Below are entries. Reproduce exactly the lines between the line holding "Turn this picture" and the line holding "const BOWL_DEPTH = 40.7;", inclusive, and only those.

START

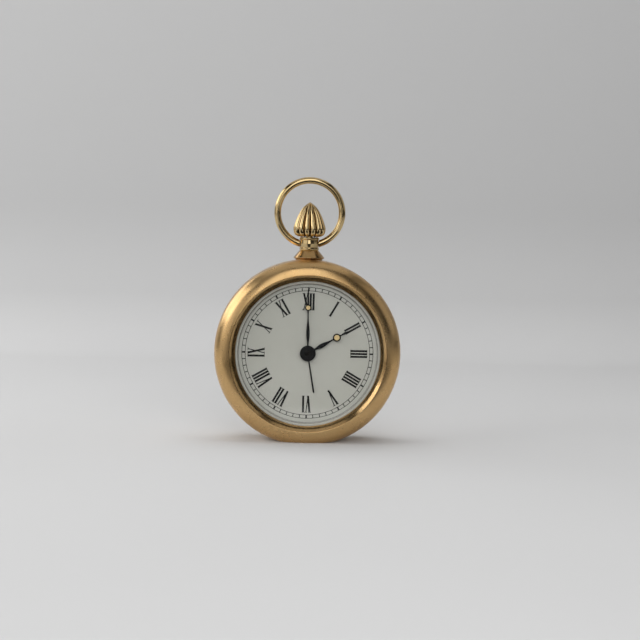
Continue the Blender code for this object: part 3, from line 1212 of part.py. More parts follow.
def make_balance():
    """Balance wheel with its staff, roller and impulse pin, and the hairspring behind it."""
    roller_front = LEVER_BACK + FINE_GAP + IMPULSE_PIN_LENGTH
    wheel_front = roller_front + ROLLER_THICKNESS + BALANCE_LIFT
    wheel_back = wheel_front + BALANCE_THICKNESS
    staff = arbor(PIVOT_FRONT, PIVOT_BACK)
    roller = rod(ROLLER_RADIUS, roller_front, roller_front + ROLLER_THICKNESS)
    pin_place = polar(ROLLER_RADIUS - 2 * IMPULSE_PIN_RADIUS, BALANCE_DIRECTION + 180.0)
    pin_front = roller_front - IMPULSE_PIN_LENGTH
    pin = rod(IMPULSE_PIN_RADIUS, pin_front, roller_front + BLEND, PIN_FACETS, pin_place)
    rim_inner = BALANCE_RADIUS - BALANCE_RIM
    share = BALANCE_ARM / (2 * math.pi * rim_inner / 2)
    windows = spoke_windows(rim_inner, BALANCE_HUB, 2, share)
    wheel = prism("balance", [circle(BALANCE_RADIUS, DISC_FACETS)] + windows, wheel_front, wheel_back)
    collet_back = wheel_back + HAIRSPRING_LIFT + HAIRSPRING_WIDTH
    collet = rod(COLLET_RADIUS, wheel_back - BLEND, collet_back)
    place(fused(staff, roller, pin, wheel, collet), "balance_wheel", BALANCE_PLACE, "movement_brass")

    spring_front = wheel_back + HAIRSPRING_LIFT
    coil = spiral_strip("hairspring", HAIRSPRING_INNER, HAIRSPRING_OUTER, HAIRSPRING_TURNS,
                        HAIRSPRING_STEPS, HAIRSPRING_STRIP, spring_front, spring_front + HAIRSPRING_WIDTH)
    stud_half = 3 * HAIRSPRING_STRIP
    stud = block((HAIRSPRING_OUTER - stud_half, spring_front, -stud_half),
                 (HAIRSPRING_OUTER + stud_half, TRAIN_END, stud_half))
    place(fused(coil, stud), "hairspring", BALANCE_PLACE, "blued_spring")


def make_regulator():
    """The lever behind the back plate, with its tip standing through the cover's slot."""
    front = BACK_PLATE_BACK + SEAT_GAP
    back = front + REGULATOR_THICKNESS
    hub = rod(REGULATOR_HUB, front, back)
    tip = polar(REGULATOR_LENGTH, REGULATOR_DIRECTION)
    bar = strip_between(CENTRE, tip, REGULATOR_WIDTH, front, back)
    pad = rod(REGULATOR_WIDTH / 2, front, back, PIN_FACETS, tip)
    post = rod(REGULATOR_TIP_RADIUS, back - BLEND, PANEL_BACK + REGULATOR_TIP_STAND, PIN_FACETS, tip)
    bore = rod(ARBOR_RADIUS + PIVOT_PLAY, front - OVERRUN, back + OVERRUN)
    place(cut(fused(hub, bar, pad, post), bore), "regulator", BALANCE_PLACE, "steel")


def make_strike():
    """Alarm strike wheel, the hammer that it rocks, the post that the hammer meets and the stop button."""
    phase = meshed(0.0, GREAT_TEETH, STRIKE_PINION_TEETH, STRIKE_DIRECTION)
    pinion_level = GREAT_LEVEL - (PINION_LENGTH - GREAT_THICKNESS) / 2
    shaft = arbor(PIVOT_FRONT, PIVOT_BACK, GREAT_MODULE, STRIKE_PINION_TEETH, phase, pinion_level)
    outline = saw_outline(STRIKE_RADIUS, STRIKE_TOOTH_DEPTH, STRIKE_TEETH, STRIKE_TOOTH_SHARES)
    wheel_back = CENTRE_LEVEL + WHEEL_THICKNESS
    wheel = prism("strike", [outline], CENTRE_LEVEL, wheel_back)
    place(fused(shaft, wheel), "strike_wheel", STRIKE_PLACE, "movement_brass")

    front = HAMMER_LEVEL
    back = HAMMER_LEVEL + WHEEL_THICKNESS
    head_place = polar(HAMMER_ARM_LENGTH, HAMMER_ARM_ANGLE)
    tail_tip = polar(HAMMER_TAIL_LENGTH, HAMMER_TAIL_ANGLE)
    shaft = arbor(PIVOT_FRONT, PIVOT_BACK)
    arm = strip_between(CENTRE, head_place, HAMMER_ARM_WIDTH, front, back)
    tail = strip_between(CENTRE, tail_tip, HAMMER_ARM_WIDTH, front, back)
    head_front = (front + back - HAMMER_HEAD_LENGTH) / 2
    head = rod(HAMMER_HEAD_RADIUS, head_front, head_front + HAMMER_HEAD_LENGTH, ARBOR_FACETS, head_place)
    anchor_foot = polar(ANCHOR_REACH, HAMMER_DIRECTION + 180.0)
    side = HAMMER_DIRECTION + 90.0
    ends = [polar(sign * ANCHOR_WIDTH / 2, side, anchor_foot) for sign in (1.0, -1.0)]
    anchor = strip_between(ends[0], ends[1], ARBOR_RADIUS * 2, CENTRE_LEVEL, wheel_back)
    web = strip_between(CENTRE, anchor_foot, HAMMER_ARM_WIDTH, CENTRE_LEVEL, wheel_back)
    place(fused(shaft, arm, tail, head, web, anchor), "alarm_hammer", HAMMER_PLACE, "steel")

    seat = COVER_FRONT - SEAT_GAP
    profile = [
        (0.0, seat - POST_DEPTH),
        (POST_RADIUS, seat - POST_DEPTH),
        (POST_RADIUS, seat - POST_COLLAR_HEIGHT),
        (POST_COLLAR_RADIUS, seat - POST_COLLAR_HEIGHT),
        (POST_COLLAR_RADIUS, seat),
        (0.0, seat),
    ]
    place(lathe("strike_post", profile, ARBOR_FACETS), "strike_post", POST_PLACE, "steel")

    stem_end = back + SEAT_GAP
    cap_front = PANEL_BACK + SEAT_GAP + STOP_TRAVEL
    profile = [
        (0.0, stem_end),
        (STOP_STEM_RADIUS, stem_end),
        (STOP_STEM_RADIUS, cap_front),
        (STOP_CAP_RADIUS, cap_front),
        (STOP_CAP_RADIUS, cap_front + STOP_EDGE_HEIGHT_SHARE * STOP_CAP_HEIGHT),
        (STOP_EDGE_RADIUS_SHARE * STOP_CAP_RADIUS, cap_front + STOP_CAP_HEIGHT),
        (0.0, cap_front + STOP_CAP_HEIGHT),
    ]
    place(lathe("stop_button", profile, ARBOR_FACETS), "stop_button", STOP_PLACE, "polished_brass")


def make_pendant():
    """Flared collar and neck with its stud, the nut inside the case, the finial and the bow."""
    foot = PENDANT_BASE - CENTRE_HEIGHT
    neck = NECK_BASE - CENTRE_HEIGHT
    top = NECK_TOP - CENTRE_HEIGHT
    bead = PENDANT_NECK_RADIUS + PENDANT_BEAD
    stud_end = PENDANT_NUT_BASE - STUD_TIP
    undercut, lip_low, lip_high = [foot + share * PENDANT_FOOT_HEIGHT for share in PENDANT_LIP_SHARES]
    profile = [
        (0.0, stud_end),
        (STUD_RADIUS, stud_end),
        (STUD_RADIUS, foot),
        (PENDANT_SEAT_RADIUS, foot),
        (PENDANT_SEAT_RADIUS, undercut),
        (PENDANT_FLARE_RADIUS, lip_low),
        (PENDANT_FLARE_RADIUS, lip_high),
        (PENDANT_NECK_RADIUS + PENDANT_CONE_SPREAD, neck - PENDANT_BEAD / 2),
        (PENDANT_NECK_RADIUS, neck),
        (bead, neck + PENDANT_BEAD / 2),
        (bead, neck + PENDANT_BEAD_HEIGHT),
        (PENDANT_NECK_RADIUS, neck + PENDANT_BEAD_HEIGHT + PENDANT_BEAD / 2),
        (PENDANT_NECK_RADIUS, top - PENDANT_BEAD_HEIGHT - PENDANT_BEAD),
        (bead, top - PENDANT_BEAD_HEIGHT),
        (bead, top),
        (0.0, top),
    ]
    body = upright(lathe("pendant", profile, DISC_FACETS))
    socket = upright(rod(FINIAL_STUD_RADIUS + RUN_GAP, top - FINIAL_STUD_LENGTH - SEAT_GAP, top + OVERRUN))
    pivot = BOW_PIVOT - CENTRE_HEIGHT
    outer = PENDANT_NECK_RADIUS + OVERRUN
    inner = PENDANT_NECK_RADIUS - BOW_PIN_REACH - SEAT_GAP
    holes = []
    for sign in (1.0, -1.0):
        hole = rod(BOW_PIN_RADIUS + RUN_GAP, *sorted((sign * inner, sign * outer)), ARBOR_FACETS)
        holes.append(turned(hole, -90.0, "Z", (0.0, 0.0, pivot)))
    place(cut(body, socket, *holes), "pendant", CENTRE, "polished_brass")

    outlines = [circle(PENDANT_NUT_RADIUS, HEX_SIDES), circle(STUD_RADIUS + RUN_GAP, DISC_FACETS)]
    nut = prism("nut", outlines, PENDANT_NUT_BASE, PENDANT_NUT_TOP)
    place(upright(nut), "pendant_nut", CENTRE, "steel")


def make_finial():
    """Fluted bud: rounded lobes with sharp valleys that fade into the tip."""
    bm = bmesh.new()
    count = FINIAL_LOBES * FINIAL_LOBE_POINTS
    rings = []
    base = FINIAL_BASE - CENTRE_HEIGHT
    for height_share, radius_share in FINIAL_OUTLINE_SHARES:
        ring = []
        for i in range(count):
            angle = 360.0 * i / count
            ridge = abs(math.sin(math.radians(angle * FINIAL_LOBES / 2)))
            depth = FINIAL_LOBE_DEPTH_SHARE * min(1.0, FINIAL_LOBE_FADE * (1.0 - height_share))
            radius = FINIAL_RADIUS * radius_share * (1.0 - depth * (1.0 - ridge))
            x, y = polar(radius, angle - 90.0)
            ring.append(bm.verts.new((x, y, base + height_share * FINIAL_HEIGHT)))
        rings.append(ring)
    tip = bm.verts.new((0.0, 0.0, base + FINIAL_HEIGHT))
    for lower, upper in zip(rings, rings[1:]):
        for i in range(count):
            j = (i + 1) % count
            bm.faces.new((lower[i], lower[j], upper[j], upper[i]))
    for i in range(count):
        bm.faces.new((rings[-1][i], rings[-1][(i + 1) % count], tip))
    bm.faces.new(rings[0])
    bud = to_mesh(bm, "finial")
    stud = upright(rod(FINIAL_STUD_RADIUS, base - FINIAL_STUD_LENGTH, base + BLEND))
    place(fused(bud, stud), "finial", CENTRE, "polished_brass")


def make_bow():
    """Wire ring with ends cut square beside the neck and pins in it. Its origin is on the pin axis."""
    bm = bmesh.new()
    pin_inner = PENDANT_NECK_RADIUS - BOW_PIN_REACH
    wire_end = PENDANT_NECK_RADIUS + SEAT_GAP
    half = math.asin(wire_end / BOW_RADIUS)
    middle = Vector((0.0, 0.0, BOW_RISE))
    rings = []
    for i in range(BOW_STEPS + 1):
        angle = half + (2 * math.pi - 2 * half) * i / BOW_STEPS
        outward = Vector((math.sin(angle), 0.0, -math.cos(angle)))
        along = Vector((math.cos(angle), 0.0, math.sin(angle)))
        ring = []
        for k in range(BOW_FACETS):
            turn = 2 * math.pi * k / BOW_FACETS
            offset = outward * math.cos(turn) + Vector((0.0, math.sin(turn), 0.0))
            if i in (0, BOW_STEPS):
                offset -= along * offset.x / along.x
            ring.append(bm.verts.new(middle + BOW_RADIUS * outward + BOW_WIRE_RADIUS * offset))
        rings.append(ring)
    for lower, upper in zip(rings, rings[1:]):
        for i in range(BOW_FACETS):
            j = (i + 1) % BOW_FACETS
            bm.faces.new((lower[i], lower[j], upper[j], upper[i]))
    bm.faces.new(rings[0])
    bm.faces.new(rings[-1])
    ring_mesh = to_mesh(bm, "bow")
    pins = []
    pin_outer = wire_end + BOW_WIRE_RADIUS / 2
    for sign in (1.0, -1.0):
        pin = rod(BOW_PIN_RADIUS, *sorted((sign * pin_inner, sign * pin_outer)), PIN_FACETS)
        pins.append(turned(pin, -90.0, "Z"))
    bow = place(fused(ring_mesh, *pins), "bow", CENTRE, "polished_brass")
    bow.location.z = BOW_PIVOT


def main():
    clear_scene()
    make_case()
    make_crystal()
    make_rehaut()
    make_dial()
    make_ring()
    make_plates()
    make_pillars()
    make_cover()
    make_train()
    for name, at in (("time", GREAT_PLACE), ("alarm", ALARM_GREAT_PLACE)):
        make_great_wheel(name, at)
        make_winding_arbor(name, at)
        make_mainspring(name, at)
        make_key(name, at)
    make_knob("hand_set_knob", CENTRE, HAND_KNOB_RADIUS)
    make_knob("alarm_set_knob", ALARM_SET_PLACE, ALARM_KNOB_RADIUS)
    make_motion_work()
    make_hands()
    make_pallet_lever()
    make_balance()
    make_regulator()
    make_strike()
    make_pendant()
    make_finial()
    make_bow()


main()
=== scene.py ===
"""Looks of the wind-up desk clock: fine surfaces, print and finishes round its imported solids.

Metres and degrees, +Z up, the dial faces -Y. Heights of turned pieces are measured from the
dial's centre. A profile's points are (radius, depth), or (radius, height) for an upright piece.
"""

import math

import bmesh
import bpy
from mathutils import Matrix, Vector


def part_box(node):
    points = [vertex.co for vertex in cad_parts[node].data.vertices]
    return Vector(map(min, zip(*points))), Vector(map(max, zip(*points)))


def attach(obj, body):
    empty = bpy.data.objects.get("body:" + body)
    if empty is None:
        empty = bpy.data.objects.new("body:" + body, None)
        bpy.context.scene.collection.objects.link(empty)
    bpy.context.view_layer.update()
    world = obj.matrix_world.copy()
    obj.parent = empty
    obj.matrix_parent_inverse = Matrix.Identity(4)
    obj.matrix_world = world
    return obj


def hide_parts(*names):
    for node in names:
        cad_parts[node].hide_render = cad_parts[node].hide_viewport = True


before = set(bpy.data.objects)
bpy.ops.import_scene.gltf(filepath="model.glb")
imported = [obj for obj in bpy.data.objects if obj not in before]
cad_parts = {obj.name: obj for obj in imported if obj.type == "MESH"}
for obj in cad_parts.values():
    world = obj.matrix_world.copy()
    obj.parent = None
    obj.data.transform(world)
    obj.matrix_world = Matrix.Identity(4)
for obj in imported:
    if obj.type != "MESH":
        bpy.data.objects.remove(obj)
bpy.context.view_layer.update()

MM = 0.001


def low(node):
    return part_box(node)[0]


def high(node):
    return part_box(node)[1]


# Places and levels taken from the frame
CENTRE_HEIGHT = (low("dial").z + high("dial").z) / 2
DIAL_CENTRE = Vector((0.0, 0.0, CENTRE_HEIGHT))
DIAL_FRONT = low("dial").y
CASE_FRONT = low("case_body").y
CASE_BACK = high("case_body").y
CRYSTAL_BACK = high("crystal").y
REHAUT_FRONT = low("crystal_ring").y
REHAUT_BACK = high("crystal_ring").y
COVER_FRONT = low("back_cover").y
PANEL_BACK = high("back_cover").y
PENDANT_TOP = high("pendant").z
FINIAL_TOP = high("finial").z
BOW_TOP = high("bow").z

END
START

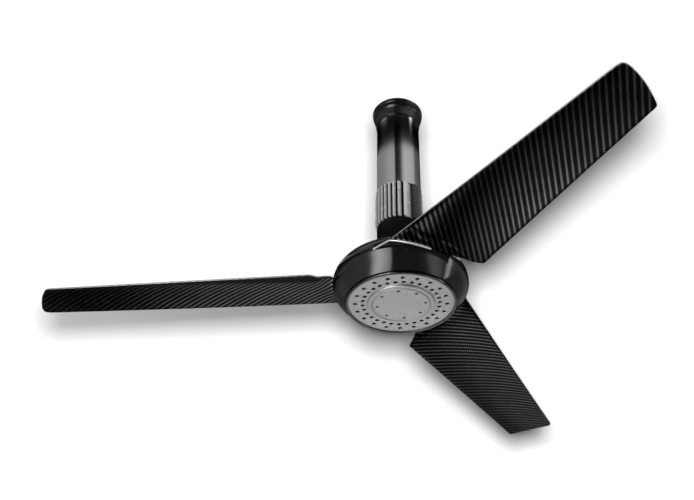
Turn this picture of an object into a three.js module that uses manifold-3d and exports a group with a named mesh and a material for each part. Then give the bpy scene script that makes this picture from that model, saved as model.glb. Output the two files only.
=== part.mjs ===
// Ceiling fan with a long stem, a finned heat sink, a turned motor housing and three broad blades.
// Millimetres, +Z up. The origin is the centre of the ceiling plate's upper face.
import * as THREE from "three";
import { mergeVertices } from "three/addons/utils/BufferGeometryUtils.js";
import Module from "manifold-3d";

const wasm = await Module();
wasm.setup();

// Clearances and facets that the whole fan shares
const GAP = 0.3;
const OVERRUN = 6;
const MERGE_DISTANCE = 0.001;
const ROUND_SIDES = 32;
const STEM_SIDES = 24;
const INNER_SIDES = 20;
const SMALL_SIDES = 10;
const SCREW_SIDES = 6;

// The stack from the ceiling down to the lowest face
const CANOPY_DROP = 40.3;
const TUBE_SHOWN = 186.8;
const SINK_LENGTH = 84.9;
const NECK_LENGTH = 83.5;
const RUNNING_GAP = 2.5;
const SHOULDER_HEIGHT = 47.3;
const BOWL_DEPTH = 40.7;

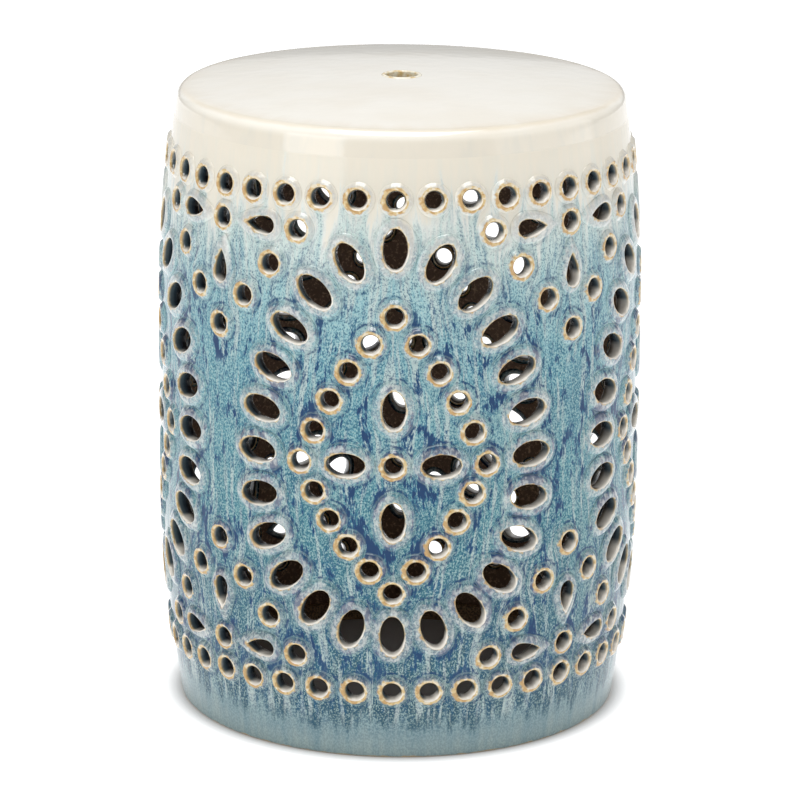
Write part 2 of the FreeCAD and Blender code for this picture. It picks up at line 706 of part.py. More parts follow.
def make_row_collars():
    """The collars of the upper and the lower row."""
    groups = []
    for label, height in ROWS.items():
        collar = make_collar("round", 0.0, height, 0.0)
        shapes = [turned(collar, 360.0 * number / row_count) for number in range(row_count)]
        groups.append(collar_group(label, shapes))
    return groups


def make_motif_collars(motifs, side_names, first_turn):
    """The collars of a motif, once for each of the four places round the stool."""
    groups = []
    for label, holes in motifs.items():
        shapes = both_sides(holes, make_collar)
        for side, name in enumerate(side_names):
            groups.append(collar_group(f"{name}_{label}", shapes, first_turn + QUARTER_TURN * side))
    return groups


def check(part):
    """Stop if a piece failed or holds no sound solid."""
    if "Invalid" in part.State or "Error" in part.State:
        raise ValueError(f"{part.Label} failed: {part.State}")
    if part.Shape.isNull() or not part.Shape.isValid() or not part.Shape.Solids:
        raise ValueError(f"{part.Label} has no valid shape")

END

Final answer ->
Turn this picture of an object into a three.js module that uses manifold-3d and exports a group with a named mesh and a material for each part. Then give the bpy scene script that makes this picture from that model, saved as model.glb. Output the two files only.
=== part.mjs ===
// Ceiling fan with a long stem, a finned heat sink, a turned motor housing and three broad blades.
// Millimetres, +Z up. The origin is the centre of the ceiling plate's upper face.
import * as THREE from "three";
import { mergeVertices } from "three/addons/utils/BufferGeometryUtils.js";
import Module from "manifold-3d";

const wasm = await Module();
wasm.setup();

// Clearances and facets that the whole fan shares
const GAP = 0.3;
const OVERRUN = 6;
const MERGE_DISTANCE = 0.001;
const ROUND_SIDES = 32;
const STEM_SIDES = 24;
const INNER_SIDES = 20;
const SMALL_SIDES = 10;
const SCREW_SIDES = 6;

// The stack from the ceiling down to the lowest face
const CANOPY_DROP = 40.3;
const TUBE_SHOWN = 186.8;
const SINK_LENGTH = 84.9;
const NECK_LENGTH = 83.5;
const RUNNING_GAP = 2.5;
const SHOULDER_HEIGHT = 47.3;
const BOWL_DEPTH = 40.7;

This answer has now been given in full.